Monday, Dec. 29, 1975

James in Nighttown

By Paul Gray

SELECTED LETTERS OF JAMES JOYCE

Edited by RICHARD ELLMANN 440 pages. Viking. $18.95. $5.95 paperback.

JAMES JOYCE: A PORTRAIT OF THE ARTIST

by STAN GEBLER DAVIES 328 pages. Stein & Day. $10.

Like the ever recycling figures who fall and rise through Finnegans Wake, James Joyce refuses to stay buried. A character bearing his name is currently cutting linguistic capers in the Broadway hit Travesties. The discovery of some exam papers Joyce wrote while seeking a teaching certificate in 1912 was recently headlined in the New York Times. Going on sale next week is a facsimile of the Ulysses manuscript (three volumes; Octagon Books). Price: $150. For a writer who labored half his life in seething obscurity, Joyce has achieved a renown that might sate even his massive Irish appetite for irony.
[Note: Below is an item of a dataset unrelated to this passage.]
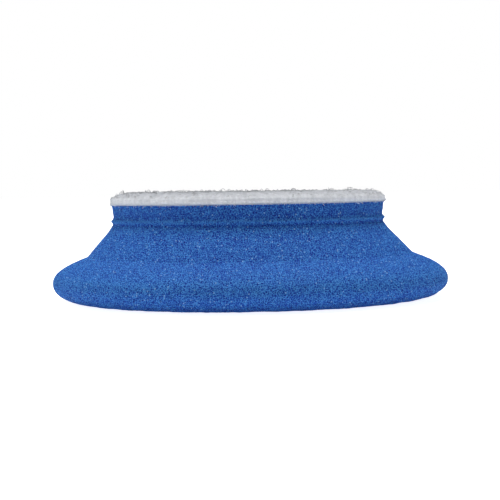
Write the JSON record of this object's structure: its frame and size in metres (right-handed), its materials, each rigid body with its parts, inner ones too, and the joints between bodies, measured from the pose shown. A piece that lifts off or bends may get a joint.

Not all of this attention is of a kind that Joyce would welcome. Irish Journalist Stan Gebler Davies has taken the measure of the two previous Joyce biographies (by Herbert Gorman and Richard Ellmann) and found them too hagiographic for his taste. By contrast, Davies' Joyce seems to spend most of his youth consorting with Dublin prostitutes and most of his maturity lying drunk in a succession of Continental gutters. Clearly the man liked wine and women; it is his song that Davies manages to ignore. He dismisses, for instance, the difficult but hardly inaccessible Finnegans Wake as a "monument to perversity." So much for 18 years of his subject's life--and for a palimpsest dream-epic of surpassing erudition and beauty. Davies' stumblebum Joyce is thus every bit as one-dimensional as the St. James who has been propped up by generations of acolytes.

Virgin or Madonna. A more complex portrait of the artist emerges from the Selected Letters of James Joyce. Biographer Ellmann has trimmed three volumes of Joyce's correspondence into a crisp, compelling narrative--and added previously suppressed letters from Joyce to his wife Nora. Visiting Dublin on business in 1909, Joyce was unhinged by the rumor (false) that Nora had been unfaithful to him during their courtship five years earlier. Back in Trieste, Nora was bewildered and shocked by Joyce's anguished accusations. When this crisis passed, the couple tried to bridge their physical and emotional separation with a series of starkly erotic letters. Nora's have not survived, but Joyce's reveal that both partners used these letters as aids to masturbation -- thus deflecting their sexual desires for others. "One moment," Joyce writes, "I see you like a virgin or madonna; the next moment I see you shameless, insolent, half naked and obscene!"

The publication of this material would doubtless have pained Joyce deeply. Despite his reputation as a writer of dirty books, he was remarkably prim in his speech and other correspondence. "Keep my letters to yourself, dear," he admonished Nora. "They were written for you." Yet because everything Joyce experienced found its way some how into his fiction, the exposure of his raw sexual fantasies is not the simple invasion of privacy it might seem. Joyce's life was a tug of war between schizoid contradictions. He fled Dublin but never wrote about anything else. He renounced Catholicism, then cast himself as a higher priest who would transform the bread of common life into art. As these newly released letters show, the aloof classicist also struggled with the dark sensualist. "It is strange," Joyce wrote Nora in 1904, "from what muddy pools the angels call forth a spirit of beauty." Ulysses and Finnegans Wake were to prove him prophetic.